• _Problem to work on_:
Return, unaltered, every line from the beginning of the material below up to and including the one with "of the chair.".

### Recorded data ###

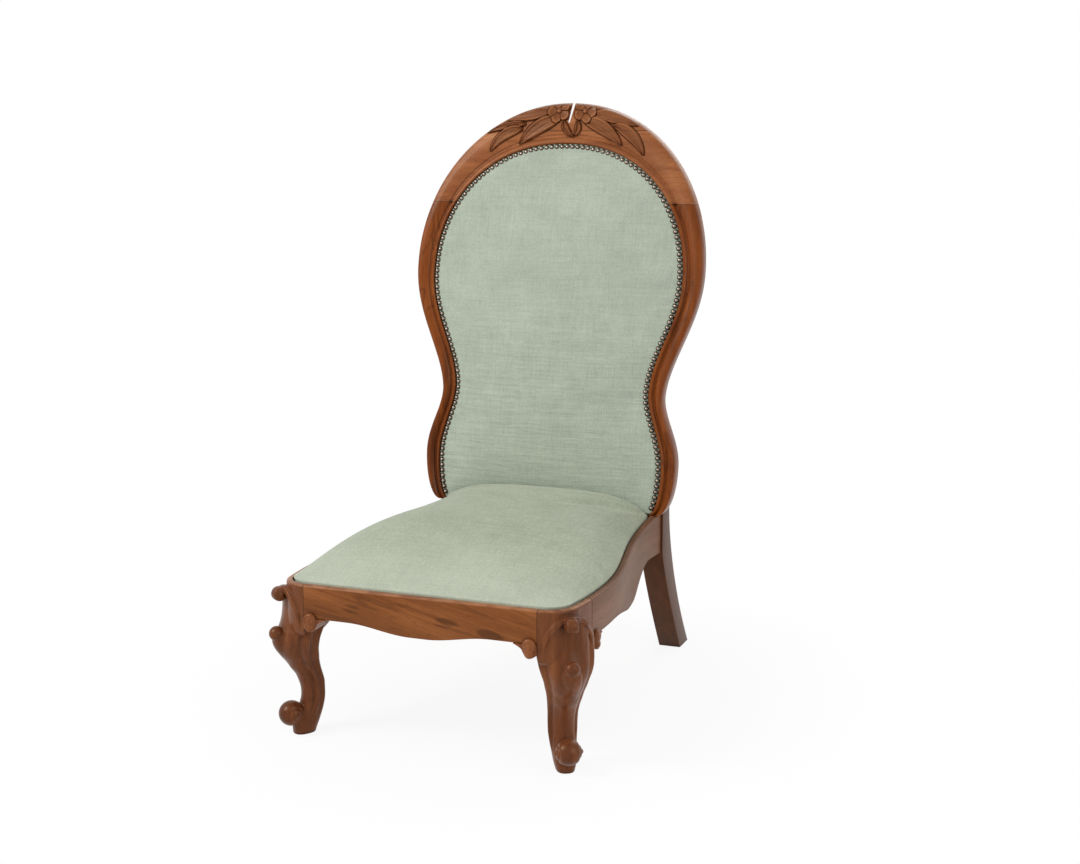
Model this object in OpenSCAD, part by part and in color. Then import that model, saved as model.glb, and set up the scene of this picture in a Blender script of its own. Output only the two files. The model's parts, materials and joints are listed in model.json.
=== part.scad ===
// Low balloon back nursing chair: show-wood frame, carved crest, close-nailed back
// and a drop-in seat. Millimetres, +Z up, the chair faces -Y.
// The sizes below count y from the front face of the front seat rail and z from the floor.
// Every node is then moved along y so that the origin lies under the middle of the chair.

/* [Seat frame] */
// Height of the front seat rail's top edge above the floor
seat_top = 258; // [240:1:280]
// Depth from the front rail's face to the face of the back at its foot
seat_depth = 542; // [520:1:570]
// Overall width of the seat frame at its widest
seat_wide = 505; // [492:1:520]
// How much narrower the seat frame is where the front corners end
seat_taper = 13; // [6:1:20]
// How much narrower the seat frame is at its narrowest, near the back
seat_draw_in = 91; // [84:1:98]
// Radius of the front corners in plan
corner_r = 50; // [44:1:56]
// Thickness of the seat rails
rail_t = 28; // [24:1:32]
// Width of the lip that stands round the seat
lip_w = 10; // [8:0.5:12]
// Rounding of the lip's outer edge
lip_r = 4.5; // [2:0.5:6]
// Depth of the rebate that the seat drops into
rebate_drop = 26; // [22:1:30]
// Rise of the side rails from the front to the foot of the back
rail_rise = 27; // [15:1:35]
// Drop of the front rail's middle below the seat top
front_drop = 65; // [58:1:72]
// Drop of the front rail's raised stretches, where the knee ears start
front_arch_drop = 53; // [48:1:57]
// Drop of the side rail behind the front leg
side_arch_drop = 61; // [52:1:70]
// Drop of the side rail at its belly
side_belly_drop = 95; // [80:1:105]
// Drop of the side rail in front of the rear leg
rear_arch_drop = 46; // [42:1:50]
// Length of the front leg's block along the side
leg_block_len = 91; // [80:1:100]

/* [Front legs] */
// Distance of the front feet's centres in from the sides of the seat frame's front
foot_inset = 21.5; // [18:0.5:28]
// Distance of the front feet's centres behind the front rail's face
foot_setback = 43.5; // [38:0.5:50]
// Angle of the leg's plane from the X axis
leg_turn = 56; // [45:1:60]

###

• _Solution to this exercise_:
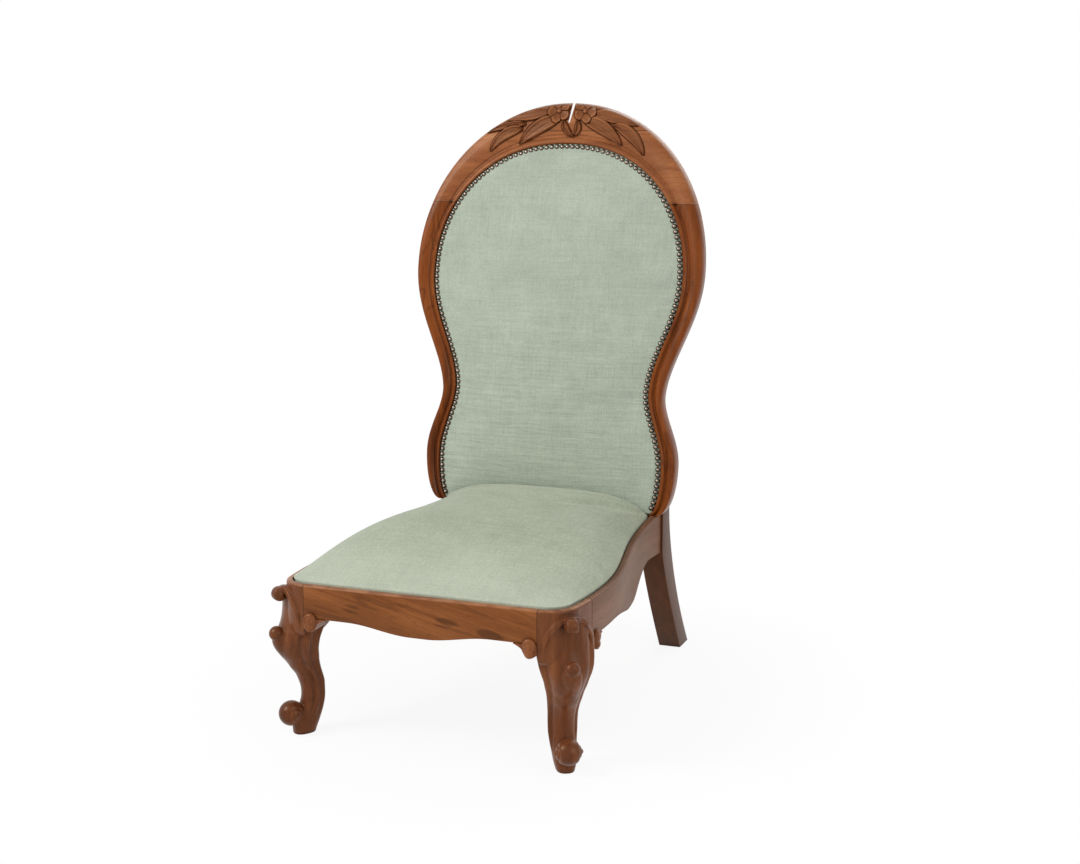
Model this object in OpenSCAD, part by part and in color. Then import that model, saved as model.glb, and set up the scene of this picture in a Blender script of its own. Output only the two files. The model's parts, materials and joints are listed in model.json.
=== part.scad ===
// Low balloon back nursing chair: show-wood frame, carved crest, close-nailed back
// and a drop-in seat. Millimetres, +Z up, the chair faces -Y.
// The sizes below count y from the front face of the front seat rail and z from the floor.
// Every node is then moved along y so that the origin lies under the middle of the chair.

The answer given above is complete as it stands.